Outside of the obvious areas, such as EU rules on free trade and the free movement of people, the most Europeanised and devolved areas tend to be in:
- Agriculture and fishing. The Common Agricultural Policy and Common Fisheries Policy are negotiated and set at the EU level, often with minimal Scottish Government involvement but with some discretion during implementation.
- Environmental regulation. Similarly, Scotland’s environmental policies begin with the need to be consistent with EU rules in areas such as water quality and environmental protection.
Then, there is a miscellany of EU advice and regulations with the potential to have a major impact on otherwise devolved policies.
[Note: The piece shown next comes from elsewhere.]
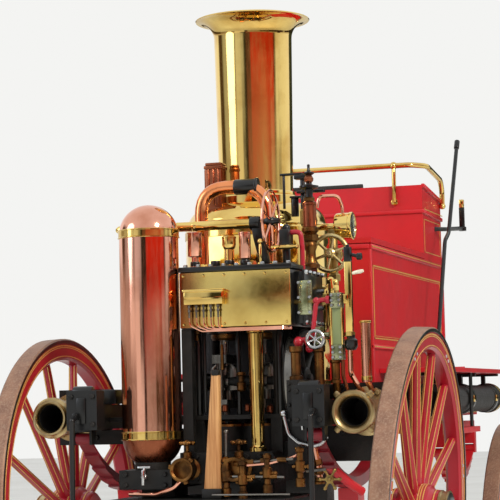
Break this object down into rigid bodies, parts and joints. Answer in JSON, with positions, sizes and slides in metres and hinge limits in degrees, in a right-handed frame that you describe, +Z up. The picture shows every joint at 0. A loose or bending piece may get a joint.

For example, the ‘working time directive’ has an impact on doctors’ working conditions, while the habitat directive impacts on planning processes. This is on top of a more general sense that EU rules on trade and the free movement of people have a major impact on any policy area.
The blurry boundaries between reserved and devolved issues
There are many examples of areas in which at least two levels of government are involved. In some cases, this potential for multi-level involvement produced uncertainty about how to act:
- In the very early years, Scottish ministers expressed uncertainty about their role in issues such as industrial policy and a register of sex offenders.
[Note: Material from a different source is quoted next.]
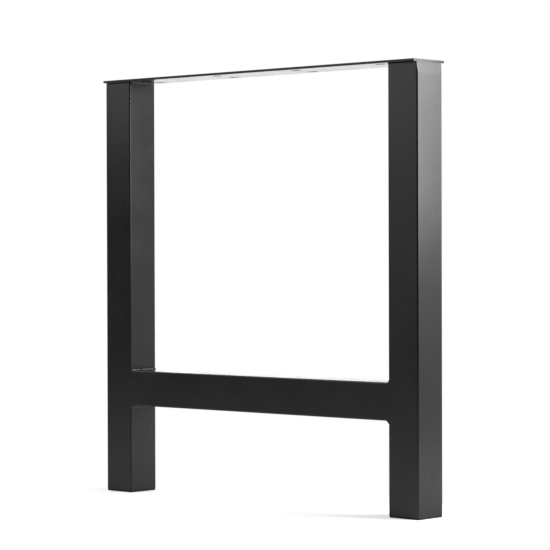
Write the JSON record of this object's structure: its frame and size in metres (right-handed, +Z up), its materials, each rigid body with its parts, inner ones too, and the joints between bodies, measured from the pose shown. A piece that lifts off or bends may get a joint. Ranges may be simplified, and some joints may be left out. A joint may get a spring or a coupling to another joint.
{
  "type": "table leg",
  "caption": "Welded H-shaped table leg of square steel tube with a slotted plate on top and plastic foot caps.",
  "frame": {"origin": "on the floor, under the middle of the frame, between the two feet", "axes": "+X along the leg's width from the left upright to the right one, +Y from front to back, +Z up to the plate"},
  "size_m": [0.7, 0.076, 0.71],
  "materials": {
    "powder_coat": "satin black powder coat",
    "coated_weld": "satin black powder coat over the weld",
    "cap_plastic": "matt black moulded plastic"
  },
  "bodies": {
    "root": {"mounting_plate": "powder_coat", "left_upright": "powder_coat", "right_upright": "powder_coat", "crossbar": "powder_coat", "left_crossbar_weld": "coated_weld", "right_crossbar_weld": "coated_weld", "left_plate_weld": "coated_weld", "right_plate_weld": "coated_weld", "left_foot_cap": "cap_plastic", "right_foot_cap": "cap_plastic"}
  },
  "joints": []
}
- The ‘smoking ban’ raised interesting issues about the ‘purpose test’ to determine who is primarily responsible for key policies. It is part of a larger set of tobacco control policy instruments produced by Scottish, UK, and EU policymakers.
- Scottish Parliament legislation to introduce a minimum unit price for alcohol has been delayed by court action (it is currently being considered by the ECJ).
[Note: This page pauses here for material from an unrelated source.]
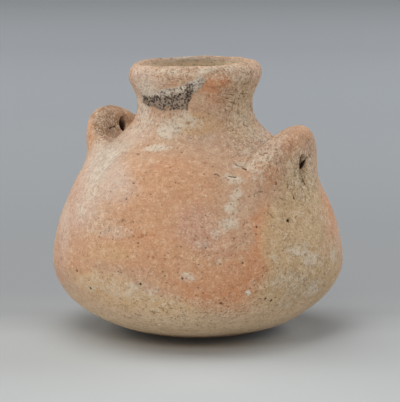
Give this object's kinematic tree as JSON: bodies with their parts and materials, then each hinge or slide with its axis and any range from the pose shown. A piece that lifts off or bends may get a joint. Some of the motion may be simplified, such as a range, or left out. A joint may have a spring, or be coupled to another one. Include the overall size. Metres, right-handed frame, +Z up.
{
  "type": "lugged jar",
  "caption": "Small round-bellied fired-clay jar with a short flared neck and pierced upright lugs for a carrying string.",
  "frame": {"origin": "middle of the flat underside, where the jar stands", "axes": "+Z up along the jar's axis; +X through the lug that the picture shows on the right, -X through the one on the left; -Y and a little +X faces the camera of the picture, which looks from 33 degrees round towards +X"},
  "size_m": [0.1104, 0.1104, 0.1022],
  "materials": {
    "buff_clay": "unglazed, matt, yellowish buff",
    "orange_clay": "unglazed, matt, pinkish orange with pale lime bloom",
    "grey_crust": "rough gritty burial concretion"
  },
  "bodies": {
    "root": {"base_disc": "buff_clay", "lower_bowl": "buff_clay", "shoulder_wall": "orange_clay", "neck_wall": "orange_clay", "rim_collar": "orange_clay", "lug_right": "orange_clay", "lug_left": "orange_clay", "neck_crust": "grey_crust"}
  },
  "joints": []
}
In some cases, there were tensions about the overlaps of responsibilities:
- The Scottish Government’s policy on ‘free personal care’ for older people reduced many people’s entitlement to UK government social security payments. It faced similar issues when proposing a local income tax.
- The UK’s Home Office policy on ‘dawn raids’ on unsuccessful asylum seekers was carried out in Scotland by a devolved police force.
In others, an overlap of responsibilities seems inevitable, since many policy areas are ‘cross-cutting’; they involve many policy instruments and government departments:
- Fuel and child poverty are addressed with a mix of taxes, benefits, and public services.
- Cross-cutting UK initiatives – such as the New Deal and Sure Start – require a degree of cooperation with devolved public services.
- The Scottish Government’s ‘Fresh Talent’ initiative required Home Office approval.
In other words, overlaps are inevitable when any government tries to combine devolved discretion with national control.
Although this has been a far more boring post, the issues of accountability strategies are a bit more interesting. The debate, in this case, relates to the extent to which:
- the SNP in government can blame the messy constitution settlement for its limited room for manoeuvre – an argument that it uses, but sparingly, because it also needs to maintain an image of governing competence (which is not supported well by the continuous claim of powerlessness)
- the opposition parties can criticise this focus, and make the ‘use the powers you have before you ask for more’ argument, but sparingly, because they must know that the Scottish system is a big mess.
This should at least make it more bearable to watch an election debate (perhaps behind a cushion) because very little of this comes up but you know it’s there. Imagine a warring family that only argues about who should take the bins out or pick up their socks when you know what’s really going on under the surface.